The Dynamic Duo of Collaborative Masking and Target for Advanced Masked Autoencoder Learning
Shentong Mo
TL;DR
CMT-MAE tackles masked autoencoder pre-training by introducing collaborative masking and collaborative targets that fuse teacher and student knowledge. A two-stage process aggregates teacher attention $\mathbf{A}^t$ and student momentum attention $\mathbf{A}^s$ into a collaborative map $\mathbf{A}^c$ to guide masking, while reconstruction targets combine teacher features $\mathbf{f}_i^t$ and student features $\mathbf{f}_i^s$ via a weighted loss controlled by $\alpha$. This dynamic teacher-student collaboration yields state-of-the-art results on ImageNet-1K classification and strong gains on ADE20K, DAVIS, and COCO across linear probing, finetuning, and downstream tasks.

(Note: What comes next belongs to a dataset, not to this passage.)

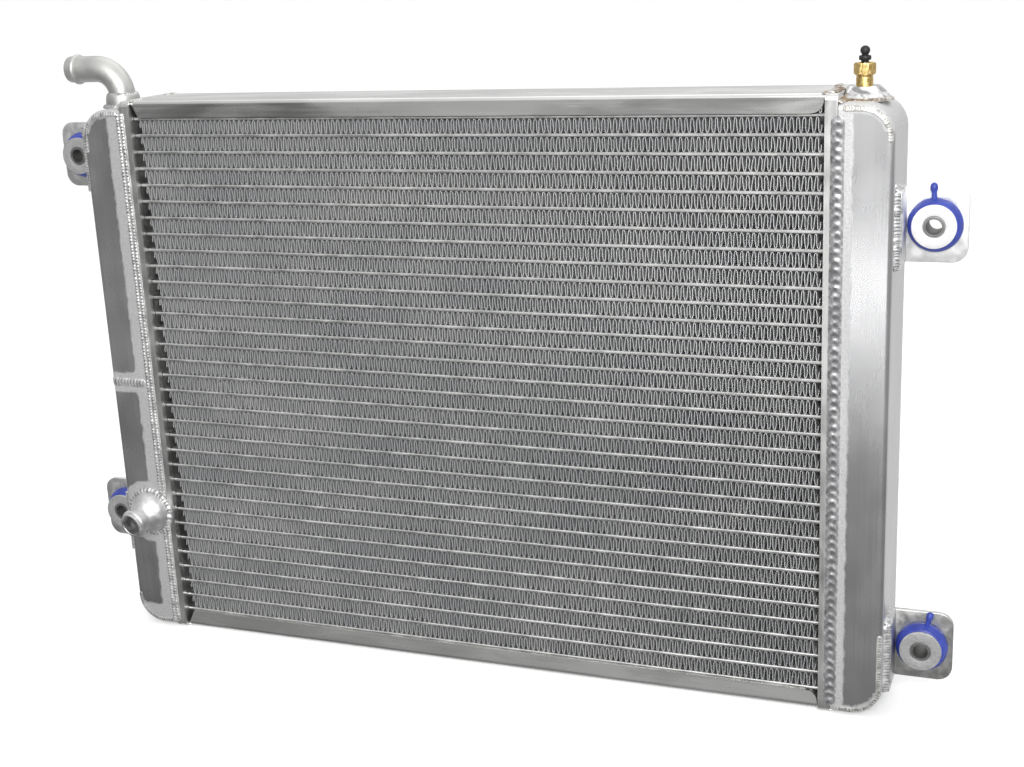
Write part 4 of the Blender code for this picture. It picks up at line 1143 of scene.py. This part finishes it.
def bush_mesh(angle):
    profile = eased([
        (5.6 * MM, 8.4 * MM), (11.6 * MM, 8.4 * MM), (12.4 * MM, 7.6 * MM), (BUSH_RIM, 4.2 * MM),
        (BUSH_RIM, GROOVE), (BUSH_NECK, GROOVE), (BUSH_NECK, -GROOVE), (BUSH_RIM, -GROOVE),
        (BUSH_RIM, -4.0 * MM), (11.6 * MM, -7.4 * MM), (5.6 * MM, -7.4 * MM),
    ], 0.7 * MM)
    mesh = turned(profile, 72)
    mesh.transform(Matrix.Rotation(math.radians(90.0), 4, "X"))
    item = placed("bush", mesh)
    sizes = [(1.6, -2.6), (1.45, -0.5), (1.35, 1.0), (1.3, 2.6), (1.45, 3.4), (1.8, 3.9), (2.0, 4.7),
             (2.0, 5.6), (1.8, 6.5), (1.3, 7.3), (0.6, 7.8)]
    tail = skin([circle(r * MM, BUSH_RIM + z * MM, 24) for r, z in sizes])
    tail.transform(Matrix.Translation((0.0, -GROOVE - 2.3 * MM, 0.0))
                   @ Matrix.Rotation(math.radians(90.0 - angle), 4, "Y"))
    carve(item, "UNION", tail)
    return taken(item)


def sleeve_finish(name, centre, dark, light):
    """Zinc-plated steel with the fine rings that turning leaves on its disc, and painted shade in its bore
    and groove.
    """
    finish = Finish(name, (0.55, 0.55, 0.56), 0.34, 0.75)
    x, z = finish.axis("X") - centre.x, finish.axis("Z") - centre.z
    radius = finish.sum("SQRT", x * x + z * z)
    rings = finish.sum("SINE", radius * (2.0 * math.pi / TURNING_PITCH))
    spots = finish.grain((0.0009, 0.0009, 0.0009), 4.0)
    zinc = finish.tones(spots, [(0.3, dark), (0.7, light)])
    painted_shade_tone = finish.tones(spots, [(0.3, 0.05), (0.7, (0.12, 0.12, 0.11))])
    # The bore's wall and the groove at its lip are painted dark: painted shade.
    in_bore = finish.between(radius, BORE_LIP, BORE_LIP + 0.15 * MM, 1.0, 0.0)
    in_groove = finish.between(radius, BORE_LIP + 0.7 * MM, BORE_LIP + 0.9 * MM, 1.0, 0.0)
    finish.colour(finish.mix(in_bore * 0.6, finish.mix(in_groove * 0.55, zinc, painted_shade_tone), painted_shade_tone))
    finish.roughness(finish.between(spots, 0.3, 0.7, 0.42, 0.55))
    finish.relief(rings, 0.00002, 0.4)
    finish.relief(spots, 0.00001, 0.1)
    return finish.material


for name, (side, height) in middles.items():
    hole = Vector((side * (TANK_OUT + HOLE_FROM_WALL), 0.0, height))
    bush = bush_mesh(TAIL_ANGLES[name])
    bush.transform(Matrix.Translation(hole))
    bush.materials.clear()
    bush.materials.append(bush_finish.material)
    fit(f"bush_{name}_blue", bush, [f"bush_{name}"])
    sleeve = turned(eased([
        (4.0 * MM, 10.7 * MM), (5.05 * MM, 10.7 * MM), (5.05 * MM, 9.9 * MM), (5.6 * MM, 9.9 * MM),
        (5.7 * MM, 10.3 * MM), (11.35 * MM, 10.3 * MM), (11.35 * MM, 8.7 * MM), (5.25 * MM, 8.7 * MM),
        (5.25 * MM, -7.8 * MM), (4.0 * MM, -7.8 * MM),
    ], 0.2 * MM), 72)
    sleeve.transform(Matrix.Translation(hole) @ Matrix.Rotation(math.radians(90.0), 4, "X"))
    # A lighter copy of the zinc for the upper right sleeve: painted light.
    dark, light = (0.74, 0.82) if name == "upper_right" else (0.40, 0.55)
    sleeve.materials.append(sleeve_finish(f"sleeve_zinc_{name}", hole, dark, light))
    fit(f"sleeve_{name}_zinc", sleeve, [f"sleeve_{name}"])


# Studio ---------------------------------------------------------------------------------
# A round white bowl, dim softboxes and a black flag that only the polished faces pick up. Most
# of the light is the room's, which is graded by direction.

FLOOR = -0.5 * MM
BOWL_STEPS = 72


def studio_finish(name, colour):
    finish = Finish(name, colour, 0.8, 0.0)
    haze = finish.grain((0.8, 0.8, 0.8), 2.0)
    finish.colour(finish.tones(haze, [(0.2, colour), (0.8, tuple(c * 1.02 for c in colour))]))
    return finish.material


sweep = [(0.8, FLOOR), (2.0, FLOOR)]
sweep += arc((3.2, FLOOR + 1.2), 1.2, -90.0, 0.0, 10) + [(4.4, 2.4)]
points, faces = [(0.0, 0.0, FLOOR)], []
for i in range(BOWL_STEPS):
    angle = 2.0 * math.pi * i / BOWL_STEPS
    points += [(r * math.cos(angle), r * math.sin(angle), z) for r, z in sweep]
    here, there = 1 + i * len(sweep), 1 + (i + 1) % BOWL_STEPS * len(sweep)
    faces.append((0, here, there))
    faces += [(here + k, here + k + 1, there + k + 1, there + k) for k in range(len(sweep) - 1)]
floor_mesh = bpy.data.meshes.new("floor")
floor_mesh.from_pydata(points, [], faces)
floor_mesh.materials.append(studio_finish("studio_white", (0.95, 0.95, 0.95)))
floor_mesh.shade_smooth()
floor = placed("floor", floor_mesh)
floor.visible_glossy = False


def softbox(name, place, aim, width, height, power, spread=180.0):
    light = bpy.data.lights.new(name, "AREA")
    light.shape = "RECTANGLE"
    light.size = width
    light.size_y = height
    light.energy = power
    light.spread = math.radians(spread)
    item = placed(name, light)
    item.visible_camera = False
    item.location = place
    item.rotation_euler = (Vector(aim) - Vector(place)).to_track_quat("-Z", "Y").to_euler()


softbox("overhead", (0.0, 0.40, 1.5), (0.0, 0.25, 0.0), 2.2, 1.1, 2.0)
softbox("backdrop", (0.0, 2.0, 2.4), (0.0, 2.4, 0.0), 4.0, 2.0, 14.0)
softbox("front", (0.55, -1.5, 0.95), (0.0, 0.0, 0.15), 0.9, 0.7, 5.0, 70.0)
softbox("low_strip", (0.10, -0.72, 0.085), (0.23, 0.0, 0.24), 0.5, 0.05, 0.3)
softbox("left_strip", (-0.80, -1.85, 0.25), (0.0, 0.0, 0.3), 0.25, 1.0, 0.3)

flag_mesh = bpy.data.meshes.new("flag")
flag_corners = [(-0.72, -0.84, 0.18), (-0.50, -0.955, 0.18), (-0.50, -0.955, 0.31), (-0.72, -0.84, 0.31)]
flag_mesh.from_pydata(flag_corners, [], [(0, 1, 2, 3)])
flag_mesh.materials.append(studio_finish("flag_black", (0.02, 0.02, 0.02)))
flag = placed("flag", flag_mesh)
flag.visible_camera = flag.visible_diffuse = flag.visible_shadow = False

world = bpy.data.worlds.new("studio")
bpy.context.scene.world = world
world.use_nodes = True
room = world.node_tree.nodes["Background"]


def room_ramp(source, stops):
    """Brightness of the room against one part of the direction, which runs from -1 to 1."""
    nodes, links = world.node_tree.nodes, world.node_tree.links
    scaled = nodes.new("ShaderNodeMapRange")
    scaled.inputs["From Min"].default_value = -1.0
    links.new(source, scaled.inputs["Value"])
    ramp = nodes.new("ShaderNodeValToRGB")
    ramp.color_ramp.interpolation = "EASE"
    while len(ramp.color_ramp.elements) < len(stops):
        ramp.color_ramp.elements.new(0.5)
    for element, (place, level) in zip(ramp.color_ramp.elements, stops):
        element.position = 0.5 + 0.5 * place
        element.color = (level, level, level, 1.0)
    links.new(scaled.outputs["Result"], ramp.inputs["Fac"])
    return ramp.outputs["Color"]


room_nodes, room_links = world.node_tree.nodes, world.node_tree.links
heading = room_nodes.new("ShaderNodeSeparateXYZ")
room_links.new(room_nodes.new("ShaderNodeTexCoord").outputs["Generated"], heading.inputs[0])
height = room_ramp(heading.outputs["Z"], [
    (-1.0, 0.3), (-0.45, 0.18), (-0.3, 0.22), (-0.19, 0.4), (-0.14, 0.36), (-0.09, 0.2), (-0.02, 0.32),
    (0.2, 0.75), (0.6, 1.0),
])
side = room_ramp(heading.outputs["X"], [(-0.7, 0.66), (-0.1, 1.1), (0.5, 1.0)])
behind = room_ramp(heading.outputs["Y"], [(-0.1, 0.0), (0.4, 0.66)])
level = side
for part, operation in ((height, "MULTIPLY"), (behind, "MAXIMUM")):
    joined = room_nodes.new("ShaderNodeVectorMath")
    joined.operation = operation
    room_links.new(level, joined.inputs[0])
    room_links.new(part, joined.inputs[1])
    level = joined.outputs["Vector"]
room_links.new(level, room.inputs["Color"])
room.inputs["Strength"].default_value = 1.0
world.cycles.sampling_method = "NONE"
bpy.context.scene.view_settings.view_transform = "Standard"

camera = bpy.data.cameras.new("camera")
camera.lens = 52.69
camera.sensor_width = 36.0
camera.clip_end = 50.0
turn, rise, roll = math.radians(21.59), math.radians(15.87), math.radians(-2.67)
back = Vector((math.sin(turn) * math.cos(rise), -math.cos(turn) * math.cos(rise), math.sin(rise)))
level = Vector((math.cos(turn), math.sin(turn), 0.0))
upward = back.cross(level)
right = math.cos(roll) * level + math.sin(roll) * upward
upward = math.cos(roll) * upward - math.sin(roll) * level
view = placed("camera", camera)
view.matrix_world = (Matrix.Translation((0.33446, -0.79243, 0.4146))
                     @ Matrix((right, upward, back)).transposed().to_4x4())
bpy.context.scene.camera = view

The approach demonstrates that simple, effective integration of self-training feedback into MIM can significantly improve representation learning with transformers.
Abstract
Masked autoencoders (MAE) have recently succeeded in self-supervised vision representation learning. Previous work mainly applied custom-designed (e.g., random, block-wise) masking or teacher (e.g., CLIP)-guided masking and targets. However, they ignore the potential role of the self-training (student) model in giving feedback to the teacher for masking and targets. In this work, we present to integrate Collaborative Masking and Targets for boosting Masked AutoEncoders, namely CMT-MAE. Specifically, CMT-MAE leverages a simple collaborative masking mechanism through linear aggregation across attentions from both teacher and student models. We further propose using the output features from those two models as the collaborative target of the decoder. Our simple and effective framework pre-trained on ImageNet-1K achieves state-of-the-art linear probing and fine-tuning performance. In particular, using ViT-base, we improve the fine-tuning results of the vanilla MAE from 83.6% to 85.7%.